Question 10. The equity callout in this chapter specifically addresses which challenge faced by creators from lower-income backgrounds?

A) The difficulty of building an audience without access to professional camera equipment B) The "bootstrap or starve" dilemma — the choice between taking lower-margin sponsorships that pay now versus spending months building products that might not sell C) The disadvantage of not having a professional network to help promote products D) The technical complexity of setting up payment processors and digital product delivery systems


Answer Key

  1. B — Productization is specifically defined as turning repeatable expertise into a deliverable-at-scale offer requiring no continuous direct involvement.
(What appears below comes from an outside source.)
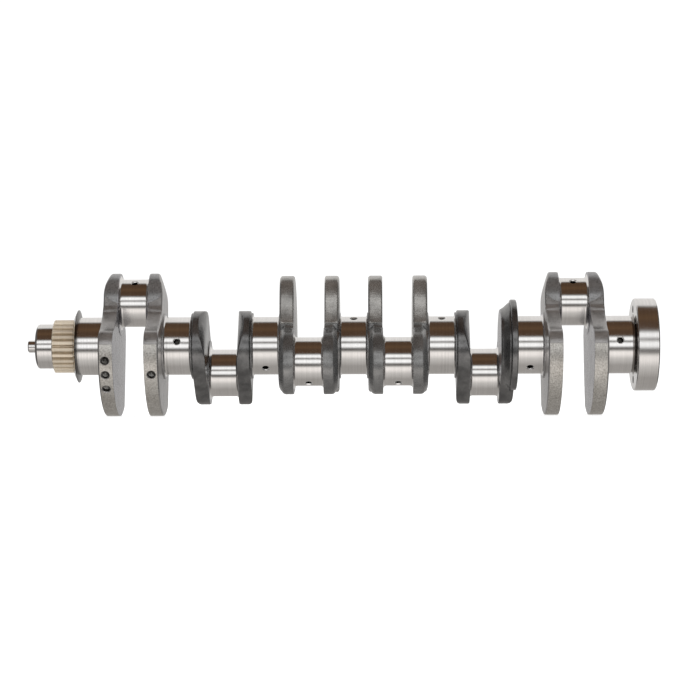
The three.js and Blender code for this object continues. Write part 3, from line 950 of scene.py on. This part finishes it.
gear_piece()

# ---- Flywheel flange ----
FLANGE_R, PILOT_R, PILOT_DEPTH = 68.5, 26.0, 20.0
BOLTS, BOLT_R, BOLT_RING_R = 8, 6.0, 52.0
FRONT_ROUND = (2.2, 3.0)  # the round of the flange's front edge, along the axis and across it
COLUMNS_PER_BOLT = 24
BOLT_REACH = 5  # half of the side of the square that is left open for a bolt hole
FACE_PITCH = 1.7  # the height of a face's small squares
THREADS, THREAD_DEPTH = 14, 0.55


def front_round(r):
    """How far the flange's front lies behind its face at the radius r."""
    depth, height = FRONT_ROUND
    share = np.clip((np.asarray(r, float) - (FLANGE_R - height)) / height, 0, 1)
    return depth * (1 - np.sqrt(1 - share ** 2))


def bolt_square(sheet, x, outwards, bolt_angle, step, chamfer, shift):
    """The square of a flange face round a bolt hole, and the hole's mouth."""
    square = square_loop(BOLT_REACH)
    around = bolt_angle + square[:, 0] * step
    away = BOLT_RING_R + square[:, 1] * FACE_PITCH
    y, z = -away * np.sin(around), away * np.cos(around)
    edge = np.stack([np.full(len(around), x), y, z], axis=-1)
    middle = np.array([x, -BOLT_RING_R * math.sin(bolt_angle), BOLT_RING_R * math.cos(bolt_angle)])
    spoke = edge - middle
    spoke /= np.linalg.norm(spoke, axis=1, keepdims=True)
    rim = middle + spoke * (BOLT_R + chamfer)
    rings = [edge * (1 - k) + rim * k for k in np.linspace(0, 1, 4)]
    lower = middle + spoke * BOLT_R - [outwards * chamfer, 0, 0]
    for ring in rings:
        ring[:, 0] += shift(np.hypot(ring[:, 1], ring[:, 2]))
    lower[:, 0] += shift(np.hypot(lower[:, 1], lower[:, 2]))
    sheet.grid(rings, closed=True, flip=outwards > 0)
    sheet.grid([rings[-1], lower], closed=True, flip=outwards > 0)
    return middle, spoke, lower


def flange_face(sheet, x, outwards, inner_rows, chamfer, shift, loops):
    """A ring of small squares, with those round the bolt holes left to bolt_square. shift says how
    far the face lies behind x at a radius, and loops collects the holes' mouths."""
    columns = COLUMNS_PER_BOLT * BOLTS
    step = 2 * math.pi / columns
    angles = step * np.arange(columns)
    radii = BOLT_RING_R + FACE_PITCH * np.arange(-inner_rows, 9)
    face = lathe_rows([(x + float(shift(r)), r) for r in radii], AXIS, angles)
    taken = np.zeros((len(radii) - 1, columns), bool)
    for bolt in range(BOLTS):
        column = COLUMNS_PER_BOLT * bolt
        open_square(taken, inner_rows, column, BOLT_REACH)
        loops[(bolt, outwards)] = bolt_square(sheet, x, outwards, angles[column], step, chamfer,
                                              shift)
    pierced_grid(sheet, face, taken, outwards > 0)
    return radii[0], radii[-1], angles


def flange_piece():
    x0, x1 = cad_span("rear_flange")
    sheet = Sheet()
    loops = {}
    inner, outer, angles = flange_face(sheet, x0, -1, 5, 0.3, front_round, loops)
    front = [(x0, 0.0), (x0, 30.0), (x0, inner)]
    sheet.grid(lathe_rows(front, AXIS, angles), closed=True)
    heights = FLANGE_R - FRONT_ROUND[1] * (1 - np.sin(np.linspace(0, math.pi / 2, 9)))
    rim = [(x0 + float(front_round(outer)), outer)]
    rim += [(x0 + float(front_round(r)), r) for r in heights if r > outer + 0.1]
    rim += [(x1 - 1.6, FLANGE_R), (x1, FLANGE_R - 1.6), (x1, outer)]
    sheet.grid(lathe_rows(rim, AXIS, angles), closed=True)
    inner, _, angles = flange_face(sheet, x1, 1, 15, 1.0, np.zeros_like, loops)
    bore = [(x1, inner), (x1 - 1.0, PILOT_R), (x1 - PILOT_DEPTH, PILOT_R), (x1 - PILOT_DEPTH, 12.0),
            (x1 - PILOT_DEPTH, 0.0)]
    sheet.grid(lathe_rows(bore, AXIS, angles), closed=True)
    # The bolt holes' threads take the second material, a near-black tone that is painted shade.
    for bolt in range(BOLTS):
        middle, spoke, near = loops[(bolt, -1)]
        far = loops[(bolt, 1)][2]
        rows = [near]
        for k in range(1, 2 * THREADS):
            share = k / (2 * THREADS)
            ring = middle + spoke * (BOLT_R + (THREAD_DEPTH if k % 2 else 0.0))
            ring[:, 0] = near[:, 0] * (1 - share) + far[:, 0] * share
            rows.append(ring)
        rows.append(far)
        sheet.grid(rows, 1, closed=True)
    obj = sheet.make("rear_flange_turned", [TURNED, BORE_SHADE], 26.0)
    hand_in(obj, "ground_steel", "rear_flange")


flange_piece()
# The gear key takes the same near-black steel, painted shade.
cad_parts["gear_key"].data.materials.clear()
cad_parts["gear_key"].data.materials.append(SHADE_STEEL)


# ---- Stage ----
# What polished steel shows of the studio: the tones on the way round the crank, by the direction
# that is seen, in degrees from level at the front (0) over the top (90) to the back (180). White
# strips of light stand in front, with narrow gaps between them, under a dark brown ceiling.
STRIP = PURE
GAP = (0.195, 0.188, 0.18)
SHADE = (0.115, 0.108, 0.102)
CEILING = (0.072, 0.042, 0.025)
BEAM = (0.1, 0.058, 0.032)
WALL = (0.7, 0.685, 0.67)
HAZE = (0.57, 0.56, 0.55)
NEAR_FLOOR = (0.86, 0.82, 0.79)
MID_FLOOR = (0.53, 0.51, 0.49)
FAR_FLOOR = (0.32, 0.305, 0.29)
STUDIO = [
    (-180, HAZE), (-142, FAR_FLOOR), (-88, FAR_FLOOR), (-56, MID_FLOOR), (-38, NEAR_FLOOR),
    (-28, NEAR_FLOOR), (-24, MID_FLOOR), (-18, SHADE), (-12, SHADE), (-4, STRIP), (5, STRIP),
    (11, GAP), (14, GAP), (19, STRIP), (27, STRIP), (33, GAP), (38, CEILING), (54, CEILING),
    (68, BEAM), (86, CEILING), (101, CEILING), (107, GAP), (112, WALL), (160, WALL), (180, HAZE),
]
STEEL_SHINE = 0.84  # how much of what it sees the steel gives back


def studio_round(radius, half_length):
    """A round wall about the crank axis, which only reflections see."""
    degrees = np.arange(-180, 181, 1.0)
    known = [d for d, _ in STUDIO]
    tones = np.array([tone for _, tone in STUDIO]) / STEEL_SHINE
    colors = np.stack([np.interp(degrees, known, tones[:, c]) for c in range(3)], axis=1)
    turn = np.radians(degrees)
    verts = []
    for x in (-half_length, half_length):
        verts += [(x, -radius * math.cos(a), radius * math.sin(a)) for a in turn]
    n = len(degrees)
    faces = [(k, k + 1, n + k + 1, n + k) for k in range(n - 1)]
    mesh = bpy.data.meshes.new("studio_round")
    mesh.from_pydata(verts, [], faces)
    layer = mesh.color_attributes.new("tone", "FLOAT_COLOR", "POINT")
    rgba = np.ones((2 * n, 4))
    rgba[:n, :3] = colors
    rgba[n:, :3] = colors
    layer.data.foreach_set("color", rgba.reshape(-1))
    s = Shader("studio_tones")
    tone = s.node("ShaderNodeAttribute", {"attribute_name": "tone"}).outputs["Color"]
    s.link(tone, s.bsdf.inputs["Emission Color"])
    s.bsdf.inputs["Base Color"].default_value = (0, 0, 0, 1)
    s.bsdf.inputs["Specular IOR Level"].default_value = 0.0
    s.bsdf.inputs["Emission Strength"].default_value = 1.0
    mesh.materials.append(s.material)
    obj = linked("studio_round", mesh)
    obj.visible_camera = False
    obj.visible_diffuse = False
    obj.visible_shadow = False
    obj.visible_transmission = False


studio_round(1.3, 1.25)
FLOOR_Z = CAD_BOX[0][2] - 0.0005
FLOOR_HALF = 9
FLOOR_DARK, FLOOR_LIGHT = (0.4, 0.4, 0.4), (0.44, 0.44, 0.44)
floor_mesh = bpy.data.meshes.new("floor")
square = ((-1, -1), (1, -1), (1, 1), (-1, 1))
corners = [(x * FLOOR_HALF, y * FLOOR_HALF, FLOOR_Z) for x, y in square]
floor_mesh.from_pydata(corners, [], [(0, 1, 2, 3)])
floor = linked("floor", floor_mesh)
pale = Shader("pale_floor")
floor_tone = pale.ramp(pale.noise(3.0), [(0.3, FLOOR_DARK), (0.7, FLOOR_LIGHT)])
pale.finish(floor_tone, 0.7, None, 0.0)
pale.bsdf.inputs["Emission Color"].default_value = (1.0, 1.0, 1.0, 1.0)
pale.bsdf.inputs["Emission Strength"].default_value = 0.8
floor_mesh.materials.append(pale.material)
floor.visible_glossy = False

# The world is white, but reflections see it dark.
world = bpy.data.worlds.new("studio")
world.use_nodes = True
background = world.node_tree.nodes["Background"]
background.inputs["Strength"].default_value = 1.1
light_path = world.node_tree.nodes.new("ShaderNodeLightPath")
tone = world.node_tree.nodes.new("ShaderNodeMix")
tone.data_type = "RGBA"
tone.inputs[6].default_value = (1.0, 1.0, 1.0, 1.0)
tone.inputs[7].default_value = (0.1, 0.094, 0.09, 1.0)
world.node_tree.links.new(light_path.outputs["Is Glossy Ray"], tone.inputs[0])
world.node_tree.links.new(tone.outputs[2], background.inputs["Color"])
bpy.context.scene.world = world


def aim(obj, target, roll=0.0):
    direction = Vector(target) - Vector(obj.location)
    turn = direction.to_track_quat("-Z", "Y").to_matrix().to_4x4()
    obj.rotation_euler = (turn @ Matrix.Rotation(math.radians(roll), 4, "Z")).to_euler()


LIGHT_PLACE, LIGHT_SIZE, LIGHT_POWER = (0, -0.6, 2.2), (3.0, 2.0), 30.0
light_data = bpy.data.lights.new("top_light", "AREA")
light_data.shape = "RECTANGLE"
light_data.size, light_data.size_y = LIGHT_SIZE
light_data.energy = LIGHT_POWER
light = linked("top_light", light_data)
light.location = LIGHT_PLACE
aim(light, (0, 0, 0))
light.visible_glossy = False

CAMERA_PLACE, CAMERA_TARGET = (0.0344, -3.124, 0.0), (-0.0058, 0.0, -0.0067)
CAMERA_ROLL = -0.2  # in degrees
camera_data = bpy.data.cameras.new("camera")
camera = linked("camera", camera_data)
camera_data.lens = 108.0
camera_data.sensor_width = 36.0
camera.location = CAMERA_PLACE
aim(camera, CAMERA_TARGET, CAMERA_ROLL)
bpy.context.scene.camera = camera
bpy.context.scene.view_settings.view_transform = "Standard"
  2. C — The curse of knowledge is the cognitive bias making it hard to remember not knowing something. It causes experts to undervalue knowledge that beginners would pay to acquire.

  3. C — The 30-Day Content Calendar Audit is scoped, fixed-price, and has defined deliverables — the hallmarks of a productized service. The other options are custom services or passive products.

  4. B — Specific products command higher prices because they feel precisely made for the right buyer's situation, and they deliver more actionable, practical value.

  5. B — At $297, the course falls within the standard course tier range of $197–$497.

  6. B — The validation trap is building extensively before confirming market demand. Marcus sold 47 copies before recording a single video, avoiding this trap.

  7. B — "Steal my system" reframes a template from generic resource to insider access to a proven personal workflow, dramatically increasing perceived value.

  8. B — The entry offer earns trust and delivers a quick win at low commitment, preparing buyers for the core offer. Profit generation is a secondary purpose.

  9. C — The "me-shaped hole" describes expertise that requires the creator's personal presence to function, making full productization impossible.

  10. B — The equity callout focuses on the time-and-money cost of building products, which creates the bootstrap-or-starve dilemma for creators without financial safety nets.